Much of the Manifesto comprises clips from the blogs of this “Fjordman”; Fjordman is described in his Wikipedia post as an “anonymous” blogger, who also posts to Atlas Shrugged and Gates of Vienna, well known anti-Muslim and libertarian right-wing sites.

His own site was open for a year in 2005, but has now closed with pointers to many other places he posts. As one reads these many posts and counter-posts (we now have one conspiracy running that Breivik was a possible Mossad agent or drone), the current extent and depth of the European hostility to Islam and Muslims becomes ever more apparent.

While Breivik’s own psycho-pathology may have prompted his specific acts, he was swimming in a sea of hate that bolstered his sense of purpose and justification. Fjordman has posted a denial that he is Breivik, and has distanced himself from the killer’s actions, though not his ideology.

As a critical (erstwhile Marxist) friend of multiculturalism, a liberal, a secularist and an academic (and a Jew, I forgot that one though Breivik surprisedly does not pursue a Protocols of the Elders of Zion conspiracy as part of his tome, and is described elsewhere as a Super Zionist), I have personally experienced many of these critiques.

Unfortunately Breivik is far from isolated in his vision of the approaching Armageddon, nor alone in his world-view about its causes. What Breivik had that these other lesser lights lack, was a sustained energy and discipline that he invested in the construction of his conspiracy view of the world.

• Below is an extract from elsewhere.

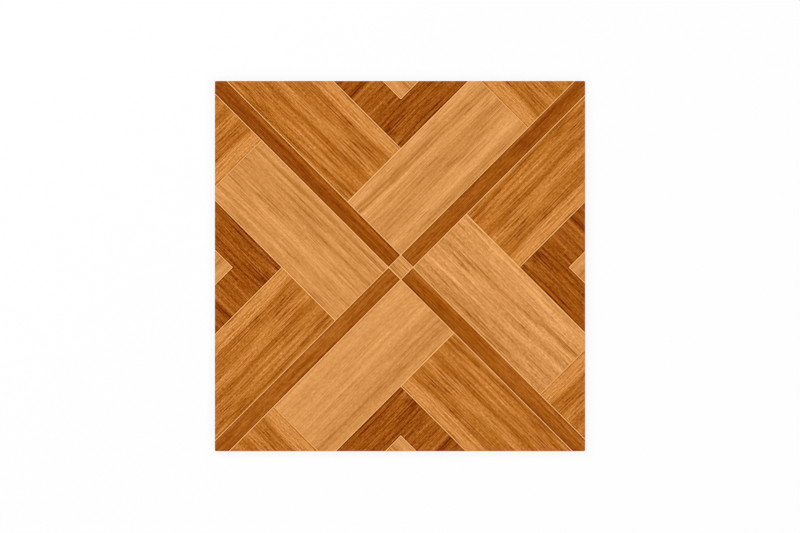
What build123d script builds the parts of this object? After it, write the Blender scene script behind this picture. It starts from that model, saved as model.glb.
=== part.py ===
from build123d import *
from math import cos, radians, tan
import os

# A square glazed floor tile, dry pressed and fired as one piece, in millimetres. It lies on its
# back on the XY plane, with the origin under its centre and the glazed face up.

# The tile across its edges, and from the ribs of its back to its face
side = 450.0
thickness = 8.0

# The edge, from the face down: a rounded arris, an upright land, and below the land a slope
# that leans in towards the back, where the last arris is broken
arris_radius = 1.0
corner_radius = 1.5
land_height = 2.6
edge_draft = 13.0
back_chamfer = 0.6

# The relief pressed into the back, where the adhesive keys: six-sided pockets with drafted
# walls between flat ribs, inside a flat border
border = 15.0
cell_pitch = 30.0
rib_width = 5.0
pocket_depth = 0.8
pocket_draft = 35.0

# The cutters of the pockets start this far below the back, as wide there as their draft makes
cutter_overrun = 0.5

slope_height = thickness - arris_radius - land_height
slope_inset = slope_height * tan(radians(edge_draft))
back_side = side - 2 * slope_inset
field_side = side - 2 * border
cutter_depth = cutter_overrun + pocket_depth
cutter_spread = cutter_overrun * tan(radians(pocket_draft))


def pocket_centres():
    """Centres of the staggered columns of pockets that lie within the field."""
    column_pitch = cell_pitch * cos(radians(30))
    last_column = int(field_side / 2 / column_pitch)
    centres = []
    for column in range(-last_column, last_column + 1):
        stagger = column % 2
        last_row = int(field_side / 2 / cell_pitch - stagger / 2)
        for row in range(-last_row - stagger, last_row + 1):
            centres.append((column * column_pitch, (row + stagger / 2) * cell_pitch))
    return centres


# One pocket, as the solid that cuts it
with BuildPart() as pocket:
    with BuildSketch(Plane.XY.offset(-cutter_overrun)):
        mouth_apothem = (cell_pitch - rib_width) / 2 + cutter_spread
        RegularPolygon(mouth_apothem, 6, major_radius=False)
    extrude(amount=cutter_depth, taper=pocket_draft)

# All the pockets, cut off where the border begins by a wall of the same draft
with BuildPart() as pockets:
    with Locations(*pocket_centres()):
        add(pocket.part)
    with BuildSketch(Plane.XY.offset(-cutter_overrun)):
        field_mouth = field_side + 2 * cutter_spread
        Rectangle(field_mouth, field_mouth)
    extrude(amount=cutter_depth, taper=pocket_draft, mode=Mode.INTERSECT)

with BuildPart() as floor_tile:
    # The slope of the edge, from the back's outline out to the full size
    with BuildSketch(Plane.XY):
        RectangleRounded(back_side, back_side, corner_radius)
    with BuildSketch(Plane.XY.offset(slope_height)):
        RectangleRounded(side, side, corner_radius)
    loft(ruled=True)
    back = floor_tile.faces().sort_by(Axis.Z)[0]
    chamfer(back.edges(), back_chamfer)

    # The upright land, and the face with its rounded arris
    with BuildSketch(Plane.XY.offset(slope_height)):
        RectangleRounded(side, side, corner_radius)
    extrude(amount=land_height + arris_radius)
    face = floor_tile.faces().sort_by(Axis.Z)[-1]
    fillet(face.edges(), arris_radius)

    add(pockets.part, mode=Mode.SUBTRACT)

floor_tile.part.label = "floor_tile"
os.makedirs("parts", exist_ok=True)
export_step(floor_tile.part, "parts/floor_tile.step")
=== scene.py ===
import bmesh
import bpy
from math import acos, cos, pi, radians, sin, sqrt
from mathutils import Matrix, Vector


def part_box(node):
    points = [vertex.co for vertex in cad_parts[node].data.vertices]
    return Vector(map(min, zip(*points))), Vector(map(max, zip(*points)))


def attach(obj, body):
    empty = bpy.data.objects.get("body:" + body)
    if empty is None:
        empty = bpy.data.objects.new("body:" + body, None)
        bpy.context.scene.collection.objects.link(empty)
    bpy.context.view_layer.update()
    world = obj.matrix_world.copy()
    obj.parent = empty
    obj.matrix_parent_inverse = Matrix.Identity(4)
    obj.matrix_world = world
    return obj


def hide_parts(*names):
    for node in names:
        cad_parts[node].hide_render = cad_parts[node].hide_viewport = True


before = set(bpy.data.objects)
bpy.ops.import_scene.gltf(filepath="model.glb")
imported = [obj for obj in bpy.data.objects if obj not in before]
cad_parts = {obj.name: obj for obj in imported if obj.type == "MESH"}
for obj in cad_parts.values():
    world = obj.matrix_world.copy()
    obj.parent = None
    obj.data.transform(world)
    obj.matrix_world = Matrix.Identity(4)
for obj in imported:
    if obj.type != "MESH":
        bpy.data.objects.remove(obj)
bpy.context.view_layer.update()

# The tile, in millimetres: its side and thickness as packed, and how its solid's edges are broken
mm = 0.001
lowest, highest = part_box("floor_tile")
side = (highest.x - lowest.x) / mm
thickness = (highest.z - lowest.z) / mm
arris_radius = 1.0
corner_radius = 1.5
back_arris_top = 0.57

# The middle of the print, measured along the diagonals that fall and rise to the right
print_middle_falling = 1.715
print_middle_rising = -0.40

# The printed basket, in millimetres from that middle: strips cross there and make a small square,
# and each quarter between them holds a pale plank with a short end piece, a medium plank across
# its side, dark planks beyond both and a pale corner
strip_half_width = 10.5
plank_edge = 101.9
corner_start = 144.75
pale_end = 228.8
line_half_width = 0.44

# How far along the medium plank's print the end piece's print begins
end_print_start = 100

# How light each piece is printed before its grain, and the lines between them, from 0 to 255.
# In this table and those like it, a part of a larger piece adds its value to that piece's.
piece_tones = {
    "pale": 158.5,
    "medium_wood": 134.5,
    "dark": 101.0,
    "corner": 155.0,
    "square": 154.0,
    "rising": 104.0,
    "sinking": 109.5,
    "falling": 100.5,
    "climbing": 94.5,
}
line_tone = 220.0
end_line_tone = 192.0

# The shade beside each line: how far from the line's middle it is full and where it ends, in
# millimetres, how much darker it is, and what is added to that on dark wood
shade_full = 0.9
shade_end = 2.1
shade_depth = 12
added_shade_depths = {"dark": 20, "arms": 34}

# The hue of each wood and of the joint lines: how far its red, green and blue lie above or
# below its lightness, in every step of the ink. Medium wood takes its own as it gets darker.
pale_hue = (56, -12, -78)
medium_hue = (61, -14, -88)
dark_hue = (60, -16, -86)
line_hue = (60, -16, -92)
ink_steps = 16
medium_hue_starts = 190
medium_hue_full = 130

# Where each piece's grain is cut from the noise, so that each pale plank and each strip is a
# board of its own
board_cuts = {
    "left": 7.3,
    "bottom": 14.6,
    "top": 21.9,
    "right": 29.2,
    "strips": 31.7,
    "rising": 5.9,
    "sinking": 5.9,
    "dark": 47.1,
    "corner": 53.9,
    "square": 61.3,
}

# How strong the fibres, hairlines, dashes and pores of each piece are
fibre_strengths = {
    "top": 0.72,
    "right": 0.88,
    "bottom": 0.5,
    "left": 0.75,
    "corner": 0.8,
    "medium": 1.2,
    "end": 0.95,
    "dark": 1.1,
    "strips": 1.0,
    "square": 0.8,
}

# How much lightness each kind of mark takes up, and the dots of the print in each piece
fibre_depth = 42
hair_depth = 52
dash_depth = 38
pore_depth = 44
added_dark_hair_depth = 22
dot_depths = {
    "pale": 34,
    "right": 20,
    "corner": 40,
    "strips": 40,
    "medium_wood": 64,
    "dark": 68,
}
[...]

He then followed it through with a cruelly and coldly calculated plan of attack, becoming an avenging Angel of his benighted God who touched the lintels of the households and then personally dispatched the first-born within.

His Australian “mini-me” versions can be found all over the place. Some of his paranoias about Muslims can be found in the public utterances of radio shock-jocks and populist newspaper and television commentators, or indeed in the sometimes unrehearsed statements of politicians such as Howard or Costello.

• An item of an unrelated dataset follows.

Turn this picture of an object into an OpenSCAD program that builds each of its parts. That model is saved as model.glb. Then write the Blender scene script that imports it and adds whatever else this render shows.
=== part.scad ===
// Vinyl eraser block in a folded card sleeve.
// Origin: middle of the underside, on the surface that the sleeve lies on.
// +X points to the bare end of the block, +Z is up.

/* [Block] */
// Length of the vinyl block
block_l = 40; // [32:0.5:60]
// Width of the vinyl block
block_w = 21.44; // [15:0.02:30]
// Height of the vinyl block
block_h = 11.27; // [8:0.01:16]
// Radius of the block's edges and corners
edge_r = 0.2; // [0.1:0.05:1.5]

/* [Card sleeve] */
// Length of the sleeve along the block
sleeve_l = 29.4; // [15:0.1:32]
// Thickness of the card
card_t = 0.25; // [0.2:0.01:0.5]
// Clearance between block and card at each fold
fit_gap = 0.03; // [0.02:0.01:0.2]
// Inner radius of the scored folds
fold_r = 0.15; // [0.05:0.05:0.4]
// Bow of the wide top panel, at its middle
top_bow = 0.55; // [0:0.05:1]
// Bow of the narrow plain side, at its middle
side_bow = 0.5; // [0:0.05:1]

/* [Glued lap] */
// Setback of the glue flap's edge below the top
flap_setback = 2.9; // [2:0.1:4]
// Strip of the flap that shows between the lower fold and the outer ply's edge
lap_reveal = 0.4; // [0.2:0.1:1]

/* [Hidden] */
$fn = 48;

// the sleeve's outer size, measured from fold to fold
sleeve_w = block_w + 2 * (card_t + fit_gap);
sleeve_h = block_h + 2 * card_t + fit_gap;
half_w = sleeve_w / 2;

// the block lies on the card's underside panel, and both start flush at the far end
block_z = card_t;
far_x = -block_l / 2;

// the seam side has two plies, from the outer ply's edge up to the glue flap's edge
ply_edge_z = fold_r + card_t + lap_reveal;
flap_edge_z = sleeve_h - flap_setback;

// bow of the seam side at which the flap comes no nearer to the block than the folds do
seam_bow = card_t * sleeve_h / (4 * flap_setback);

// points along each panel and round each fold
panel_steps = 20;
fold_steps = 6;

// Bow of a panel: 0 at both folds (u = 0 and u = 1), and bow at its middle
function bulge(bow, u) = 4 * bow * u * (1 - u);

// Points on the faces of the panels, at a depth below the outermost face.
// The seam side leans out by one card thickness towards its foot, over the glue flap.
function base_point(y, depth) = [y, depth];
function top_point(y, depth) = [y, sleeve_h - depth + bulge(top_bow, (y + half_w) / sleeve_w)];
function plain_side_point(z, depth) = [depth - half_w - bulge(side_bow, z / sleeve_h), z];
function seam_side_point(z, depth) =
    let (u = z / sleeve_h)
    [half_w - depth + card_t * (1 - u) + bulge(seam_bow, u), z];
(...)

Others lurk on Internet chat sites and blogs railing against Jews, communists, multiculturalists and Muslims, promoting comments that read like out-takes from Mein Kampf. Still others have taken the opportunity of the current Parliamentary inquiry into migration and multiculturalism, to contribute their raves as submissions (see this for example among far too many others in the 482 submissions).

A recent paper by Australian sociologists of Muslim faith canvases “what Australia’s Muslims really think”.

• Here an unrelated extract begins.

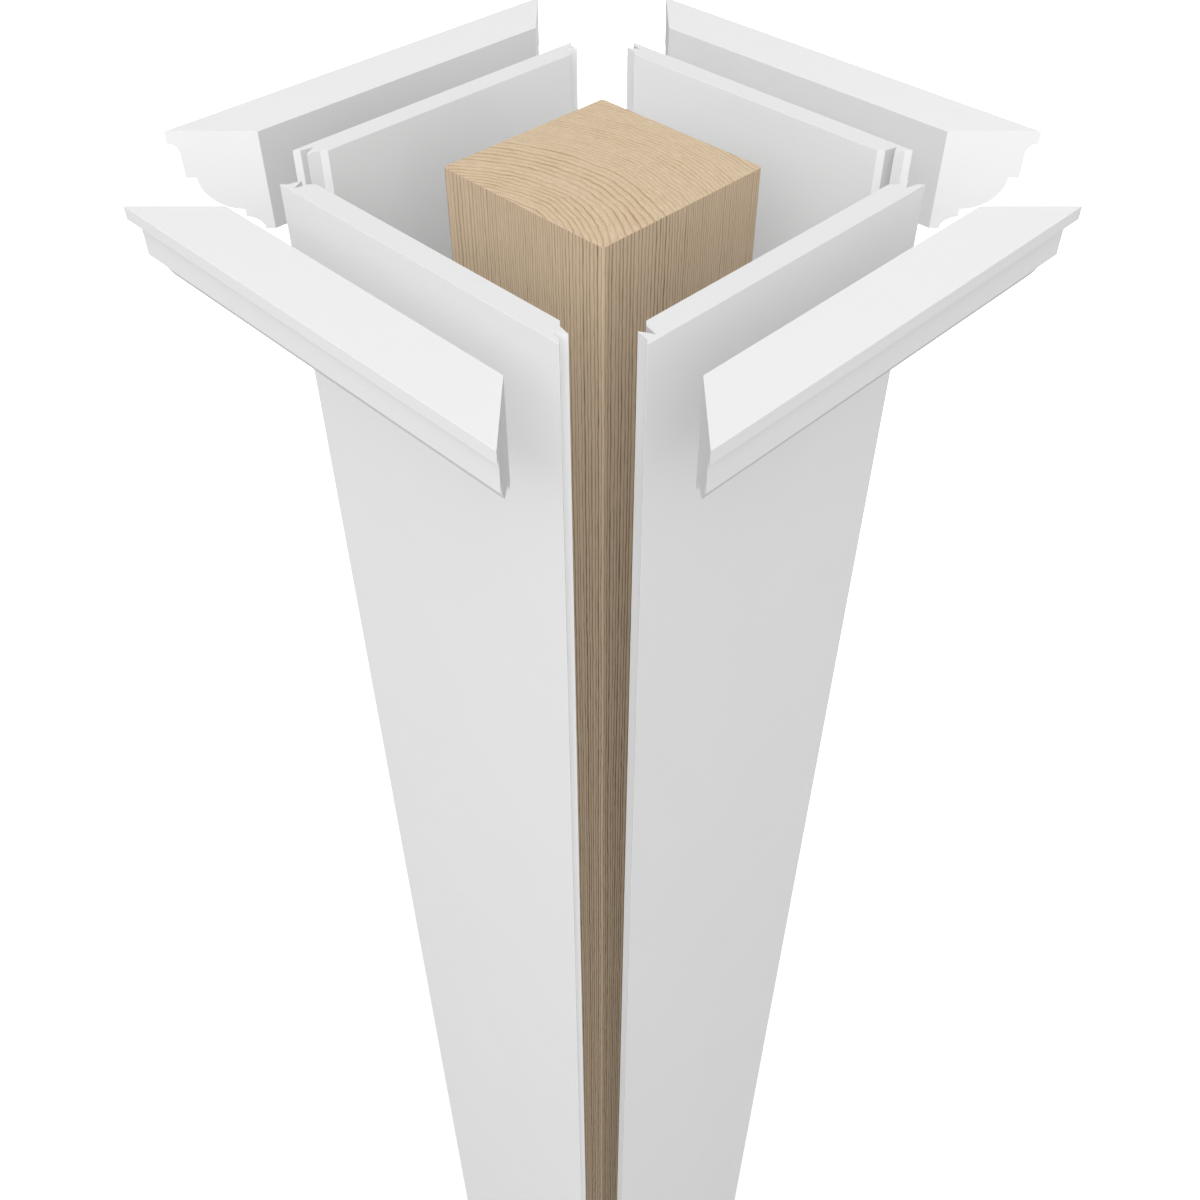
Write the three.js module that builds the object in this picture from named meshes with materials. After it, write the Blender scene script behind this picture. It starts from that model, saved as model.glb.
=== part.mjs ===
// Square porch column in nine pieces: a timber post, four wrap panels with lock-mitre edges,
// and a four-piece crown moulding. The pieces stand apart around the post, each one moved
// straight out from the place it takes when the column is closed up.
//
// Millimetres, +Z up. The origin is on the ground at the centre of the post.
// The front faces -Y, the right faces +X, the back faces +Y and the left faces -X.

import * as THREE from 'three';

const INCH = 25.4;

// Driving dimensions
const COLUMN_HEIGHT = 96 * INCH;
const POST_SIDE = 5.5 * INCH;
const POST_EDGE_RADIUS = 3;
const WRAP_SIDE = 9.625 * INCH;
const PANEL_THICKNESS = 0.625 * INCH;
const PANEL_STAND_OFF = 1.25 * INCH;
const CROWN_STAND_OFF = 2.75 * INCH;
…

Based on interviews with over 400 Brisbane Muslims at the Eid festival in 2009, the findings indicate strong support for democracy, though low confidence in the Australian media and the Australian government, especially over support for Israel.

Research undertaken by my UTS team for the Australian government, also using 2009 Eid interviews and school interviews of Muslim youth, produces similar outcomes – pointing to a strong moral conservatism but also an alienation from the practices of the political system, though not the values it espouses.

One of the implications for Australia of the Oslo murders will be how Australia’s Muslim communities interpret the events, and the impact on their sense of security and safety; that will depend heavily on Australia’s media and political responses and the lessons taken from those horrific events.

On past history, the prognosis is not great.